O Prof. Marcos Aurélio Fernandes, da UnB, vem nos oferecendo, nestes Cadernos Fé e Cultura, uma série de artigos sobre a mística e a espiritualidade de São Francisco de Assis e do franciscanismo. Nesta edição, propôs-nos uma interessante reflexão sobre o “paradoxo de São Francisco”, remetendo-nos ao livro escrito sobre ele por Gilbert Keith Chesterton (1874-1936). Nasceu daí a ideia de fazer esta edição dedicada ao grande escritor católico inglês.
Nos últimos anos, Chesterton se consolidou como um dos pensadores católicos mais populares no Brasil. Com isso, diversas editoras se interessaram em traduzir e publicar suas obras, vem sendo promovidos cursos e encontros voltados a suas ideias. Seu nome passou a figurar entre as referências de dezenas de trabalhos acadêmicos. Contudo, é preciso reconhecer: foi, principalmente, por meio das redes sociais que Chesterton se tornou um pensador conhecido no Brasil.
Nessas redes, as páginas voltadas à divulgação de trechos extraídos dos seus livros somam mais de 100 mil seguidores. Como muitos têm acesso aos escritos do pensador inglês apenas por meio dessas publicações, Chesterton passou a ser tratado como “um grande frasista”. Mas foi, na realidade, um autor prolífico. Escreveu dezenas de livros e milhares de artigos, com os mais variados temas, incluindo contos, romances, crítica literária, ensaios, biografias, etc. Como intelectual público, muito reconhecido ainda em vida, se posicionou e escreveu sobre os problemas sociais, sendo um dos grandes propositores do distributismo, baseado na Doutrina Social da Igreja, tema do artigo, neste Caderno, de Rhuan Reis do Nascimento.

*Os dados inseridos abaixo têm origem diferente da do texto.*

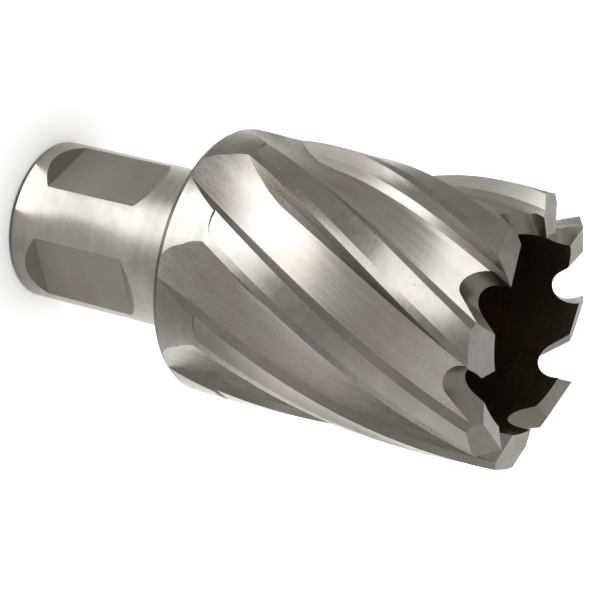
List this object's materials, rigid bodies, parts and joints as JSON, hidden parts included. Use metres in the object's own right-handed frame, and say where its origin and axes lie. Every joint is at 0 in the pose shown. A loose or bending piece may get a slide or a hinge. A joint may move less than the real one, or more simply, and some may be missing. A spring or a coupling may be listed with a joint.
{
  "type": "annular cutter",
  "caption": "Fluted hollow cutter with helical flutes, toothed open end, core cavity and a plain shank with two clamping flats.",
  "frame": {"origin": "centre of the driving end face of the shank, the lowest face", "axes": "+Z along the cutter's axis from the shank to the teeth; +X is the side that the picture faces, near the middle between the two clamping flats"},
  "size_m": [0.0312, 0.0312, 0.0646],
  "materials": {
    "ground_steel": "satin"
  },
  "bodies": {
    "root": {"cutter": "ground_steel"}
  },
  "joints": []
}
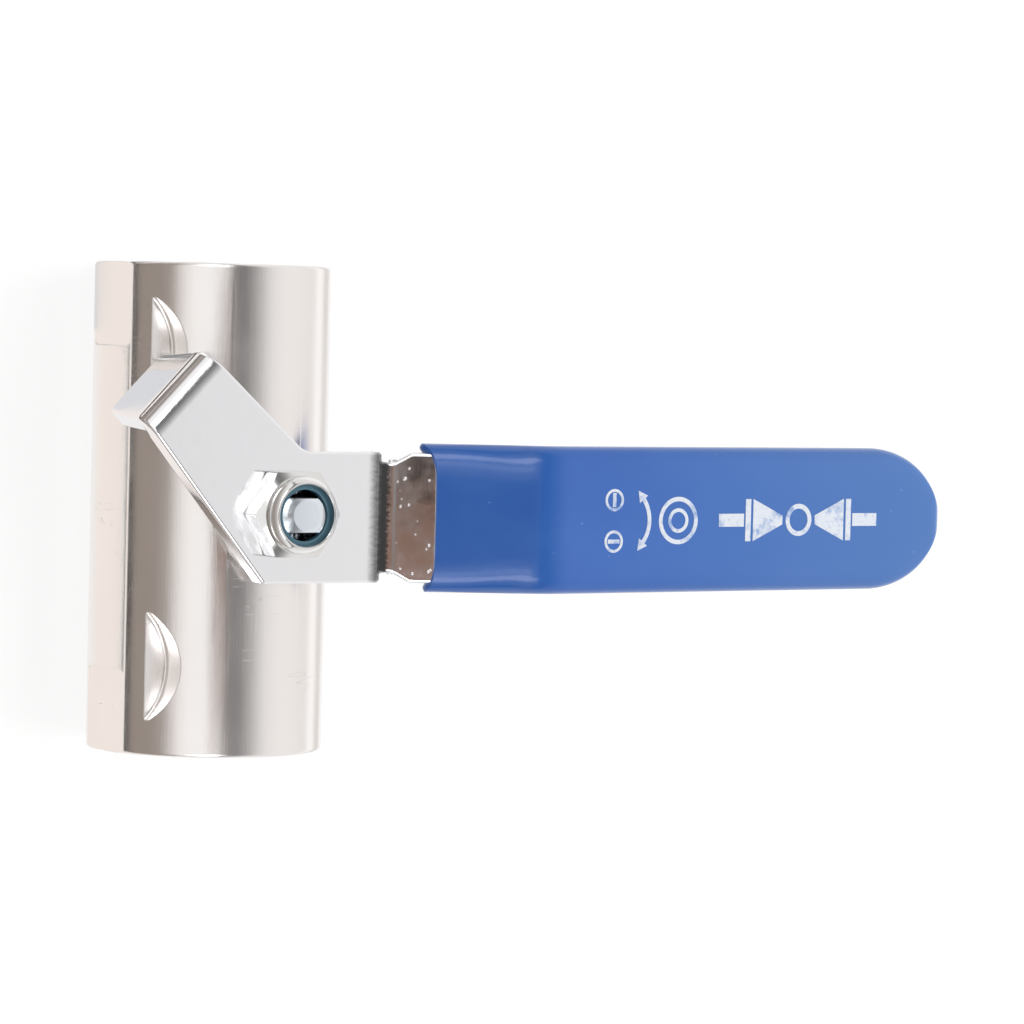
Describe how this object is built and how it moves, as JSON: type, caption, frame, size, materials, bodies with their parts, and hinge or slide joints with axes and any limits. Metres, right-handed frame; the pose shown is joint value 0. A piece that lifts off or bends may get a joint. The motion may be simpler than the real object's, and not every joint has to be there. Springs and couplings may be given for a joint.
{
  "type": "lever ball valve",
  "caption": "Compact round-bodied ball valve with female threaded ends, wrench flats, stop notches and a cranked quarter-turn lever with a vinyl sleeve.",
  "frame": {"origin": "centre of the inlet mouth, on the pipe axis", "axes": "+Y along the pipe axis from the inlet to the outlet, +Z along the stem towards the lock nut, +X along the lever when the valve is shut"},
  "size_m": [0.1097, 0.0585, 0.0433],
  "materials": {
    "body_steel": "machined stainless bar, satin with fine scratches",
    "ball_steel": "polished stainless",
    "retainer_steel": "turned stainless",
    "stem_steel": "turned stainless, bright",
    "seat_ptfe": "PTFE, waxy white",
    "packing_ptfe": "PTFE, waxy white",
    "gland_steel": "plated steel",
    "lever_plated": "bright plated pressed steel with small pits",
    "sleeve_vinyl": "dipped blue vinyl with worn white print",
    "nut_plated": "bright plated steel",
    "nylon": "dark blue nylon"
  },
  "bodies": {
    "valve_body": {"body": "body_steel", "seat_retainer": "retainer_steel", "joint_gasket": "seat_ptfe", "seat_inlet": "seat_ptfe", "seat_outlet": "seat_ptfe", "thrust_washer": "packing_ptfe", "packing_lower": "packing_ptfe", "packing_upper": "packing_ptfe", "gland_ring": "gland_steel", "gland_nut": "gland_steel"},
    "turning_stem": {"stem": "stem_steel", "lever": "lever_plated", "grip_sleeve": "sleeve_vinyl", "lock_nut": "nut_plated", "nylon_ring": "nylon"},
    "floating_ball": {"ball": "ball_steel"}
  },
  "joints": [
    {"name": "lever_turn", "type": "hinge", "parent": "valve_body", "child": "turning_stem", "pos_m": [0, 0.02925, 0], "axis": [0, 0, 1], "range_deg": [0, 90]},
    {"name": "ball_turn", "type": "hinge", "parent": "valve_body", "child": "floating_ball", "pos_m": [0, 0.02925, 0], "axis": [0, 0, 1], "range_deg": [0, 90]}
  ],
  "couplings": [
    {"joint": "ball_turn", "follows": "lever_turn", "ratio": 1}
  ]
}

Chesterton foi o mais famoso “apologeta” cristão do século XX. Nestes tempos, carregados de cancelamentos culturais e ressentimentos, criou-se contudo uma visão distorcida da apologética cristã, como se a defesa da fé tivesse que ser movida pela raiva e por discursos agressivos, voltados ao achincalhamento de quem não compartilha uma visão cristã de mundo. Chesterton não é assim. Sua ironia e mordacidade não é cáustica e destrutiva, mas carregada de alegria e até de um certo espírito fraterno. Seu mais famoso personagem, Padre Brown, o detetive, conseguia descobrir os criminosos porque se imaginava capaz de ser como eles. O verdadeiro defensor da fé não se considera melhor do que os outros, esforça-se para comunicar uma beleza, mesmo se precisa denunciar um erro.
Há poucos anos, o colunista Marcelo Coelho, declaradamente agnóstico, escreveu na Folha de S. Paulo: “Depois de tantos livros recentes a favor do ateísmo, ler uma defesa da religião católica pode ser desafio interessante – e acaba de ser publicado no Brasil um dos textos mais originais e vertiginosos que conheço sobre o assunto. Trata-se de Ortodoxia, escrito por G.K. Chesterton […] O que torna Ortodoxia fascinante é que seu autor não apela a nenhum dogmatismo para defender o dogma. Chesterton invoca apenas a sua intuição pessoal, o seu bom senso, a sua experiência da realidade… E, como sua intuição, seu bom senso e sua experiência da realidade não são os de um homem comum, mas sim os de um poeta e ficcionista, Chesterton acaba produzindo uma obra espantosa, tão cheia de paradoxos, encantamentos e implausibilidades quanto um romance de ficção científica ou um conto de literatura fantástica […] Chesterton não se dirige aos crentes e dificilmente persuadirá os descrentes. Ele não escreve para ateus ou religiosos, mas para outro tipo de pessoas: as pessoas felizes”.
Temos, então, um fio condutor pouco evidenciado que une São Francisco a Chesterton. Apesar das incontáveis diferenças entre o santo medieval e o irônico apologeta contemporâneo, ambos nos revelam um Cristianismo fascinante, um mundo inundado pela beleza do Mistério de amor que o criou. Como no livro citado no início dessa apresentação, o paradoxo do alegre defensor da fé, num mundo que abandonou o Cristianismo por medo justamente de perder sua alegria de viver, se encontra com o paradoxo do santo apaixonado pela pobreza, que fascina um mundo magnetizada pela riqueza.
Não poderíamos deixar de agradecer a Gabriel de Vitto, do site A outra via, Rodrigo Naimeyer dos Santos e à Sociedade Chesterton Brasil pela colaboração que tornou possível este Caderno.
Que o nosso encontro com as heranças deixadas tanto por São Francisco quanto por Chesterton represente uma ocasião para nos descobrirmos pessoas mais felizes.